Benji’s emotional state is in constant flux like that, often tuned to the opposite of what everyone else is feeling. Culkin flips from obnoxiously insensitive to hypersensitive empath on a dime, teeter-tottering atop the ambiguity of what’s really going on inside Benji’s head. No diagnosis is labeled per se — he isn’t a rude, crude narcissist like Roman Roy, but he can be a bit much, to the eventual annoyance of their oldest companions, a couple played by Liza Sadovy and Daniel Oreskes (Only Murders in the Building). A few clues imply he was off-kilter even before Grandma’s death may have flipped a switch. That’s doesn’t much help David, who has his own anxiety to medicate, and whatever he’s taking definitely isn’t strong enough to handle imbalances for two.

Thankfully Benji exhibits just enough maturity to doff his anarchic party hat when they arrive at Majdanek, revealed in the film’s cleverest shot. Out front stands the Monument to Struggle and Martyrdom — a massive gate 3½ stories tall and 115 feet long, a horizontal concrete monolith with a core of clay and gypsum. We have an aisle-seat view out the tour-bus window next to David, when suddenly into the clear blue sky peeks something huge and gray like It the Living Colossus. Eisenberg quickly cuts away, leaving us with a brief sense of “WHAT WAS THAT?” before everyone disembarks and he reveals the Monument’s end-to-end enormity. From that point till the end of the Majdanek experience, Benji keeps his fool mouth shut.

It’s a shrewd, humble move on Eisenberg’s part to focus so intently on Culkin at his own expense. Whereas an average self-directing star would keep their film all about ME ME ME, he only allows himself a single monologue, when his bottled-up nebbish finally uncorks. And even then, David only musters up the strength to sound off when Benji isn’t around for rebuttal. David otherwise consigns himself to the straight-man role that struggles to check Benji’s id-bursts. Inevitably there’s confrontation, but not in the standard For Your Oscar Consideration shouting match that solves everything. Grief, adulthood, family memories, and a quick reference to a single incident that neither can bring themselves to address in full — they’re like a two-man roadside attraction called the World’s Biggest Ball of Tangled Issues.

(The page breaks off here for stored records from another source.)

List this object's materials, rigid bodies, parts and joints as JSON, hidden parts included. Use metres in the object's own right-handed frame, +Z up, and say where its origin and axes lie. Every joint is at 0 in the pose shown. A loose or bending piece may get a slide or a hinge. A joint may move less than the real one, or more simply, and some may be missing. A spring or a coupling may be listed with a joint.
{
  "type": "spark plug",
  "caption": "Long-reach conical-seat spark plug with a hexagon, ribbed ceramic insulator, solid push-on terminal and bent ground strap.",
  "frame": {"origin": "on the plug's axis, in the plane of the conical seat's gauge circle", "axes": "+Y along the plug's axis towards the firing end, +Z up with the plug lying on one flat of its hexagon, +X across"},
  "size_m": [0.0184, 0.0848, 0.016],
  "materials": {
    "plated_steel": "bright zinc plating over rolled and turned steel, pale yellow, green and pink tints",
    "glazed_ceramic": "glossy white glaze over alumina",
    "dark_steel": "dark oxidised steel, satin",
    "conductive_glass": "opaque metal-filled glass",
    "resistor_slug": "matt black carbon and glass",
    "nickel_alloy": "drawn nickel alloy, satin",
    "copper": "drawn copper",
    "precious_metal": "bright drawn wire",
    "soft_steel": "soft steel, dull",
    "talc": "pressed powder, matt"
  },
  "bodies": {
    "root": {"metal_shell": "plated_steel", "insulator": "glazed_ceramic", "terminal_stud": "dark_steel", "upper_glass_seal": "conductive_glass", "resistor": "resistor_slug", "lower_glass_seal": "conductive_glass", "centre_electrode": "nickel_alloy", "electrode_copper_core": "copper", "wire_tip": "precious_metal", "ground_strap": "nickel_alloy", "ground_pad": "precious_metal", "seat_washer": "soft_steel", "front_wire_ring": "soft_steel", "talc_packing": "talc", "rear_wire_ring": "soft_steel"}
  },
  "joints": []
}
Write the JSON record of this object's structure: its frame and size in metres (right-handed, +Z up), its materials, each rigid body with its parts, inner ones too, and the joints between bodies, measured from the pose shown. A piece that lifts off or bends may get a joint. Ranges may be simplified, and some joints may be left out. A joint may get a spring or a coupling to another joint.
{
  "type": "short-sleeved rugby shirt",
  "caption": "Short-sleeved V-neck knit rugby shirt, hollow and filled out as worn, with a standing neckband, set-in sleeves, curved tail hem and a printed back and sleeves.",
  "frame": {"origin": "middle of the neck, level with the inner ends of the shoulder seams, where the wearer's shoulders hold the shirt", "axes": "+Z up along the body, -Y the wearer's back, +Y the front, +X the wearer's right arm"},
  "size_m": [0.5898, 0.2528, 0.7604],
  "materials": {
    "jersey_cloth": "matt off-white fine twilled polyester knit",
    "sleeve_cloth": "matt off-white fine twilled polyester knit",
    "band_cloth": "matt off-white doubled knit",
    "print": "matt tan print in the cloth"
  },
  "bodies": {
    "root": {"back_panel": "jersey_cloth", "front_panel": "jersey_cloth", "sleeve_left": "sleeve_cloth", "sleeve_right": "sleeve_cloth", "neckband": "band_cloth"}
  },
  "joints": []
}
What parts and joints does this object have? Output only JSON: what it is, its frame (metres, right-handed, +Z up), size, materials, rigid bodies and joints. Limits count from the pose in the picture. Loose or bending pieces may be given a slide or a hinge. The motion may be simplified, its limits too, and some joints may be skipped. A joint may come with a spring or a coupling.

“Two characters work out their feels on vacation” is hardly a new film sub-subgenre, but through A Real Pain Eisenberg channels Culkin’s strengths into a modern approach to it, in that the search for answers doesn’t arrive at easy solutions, or even a codified compromise between the two. David feels he ought to “figure out” his cousin’s deal, but even Benji couldn’t really verbalize that. Mouthing off at light speed seems his natural mood, but sometimes he just likes hanging out quietly in airports — people-watching, soaking in the ambiance, sitting with his free-floating empathy as a substitute for direct human connection. Eisenberg, in turn, perhaps challenges himself with the tougher role after all, given his penchant for playing know-it-all chatterboxes. David has to learn to concentrate, to hear over the sound of his own neuroses. Unlike that memorable deposition tell-off in The Social Network, Culkin has his full attention. Ultimately, Benji commands ours as well.

Meanwhile in the customary MCC film breakdowns:

Hey, look, it’s that one actor!: The tour group also includes Jennifer Grey, the Dirty Dancing queen herself, as a more mature woman whose drama is a long list she selectively discusses, but who’s surprisingly patient with Benji’s ways; and Kurt Egyiawan (House of the Dragon, Fox’s Exorcist series) as a Rwandan survivor who’s witnessed genocide firsthand, escaped to tell the tale, and converted to Judaism late in life. Meanwhile back home, Ellora Torchia (Midsommar, House of the Dragon) has a tiny role as Eisenberg’s Concerned Wife.

How about those end credits? No, there’s no scene after A Real Pain‘s end credits, but the lengthy list of its largely Polish crew includes 14 VFX artists, four stunt credits (including one stand-in for Eisenberg, possibly for one scene involving a slap), and confirmation of co-financing by the City of Warsaw, thus validating how I was just saying this nicely multitasks as a Chamber of Commerce tourism invitation.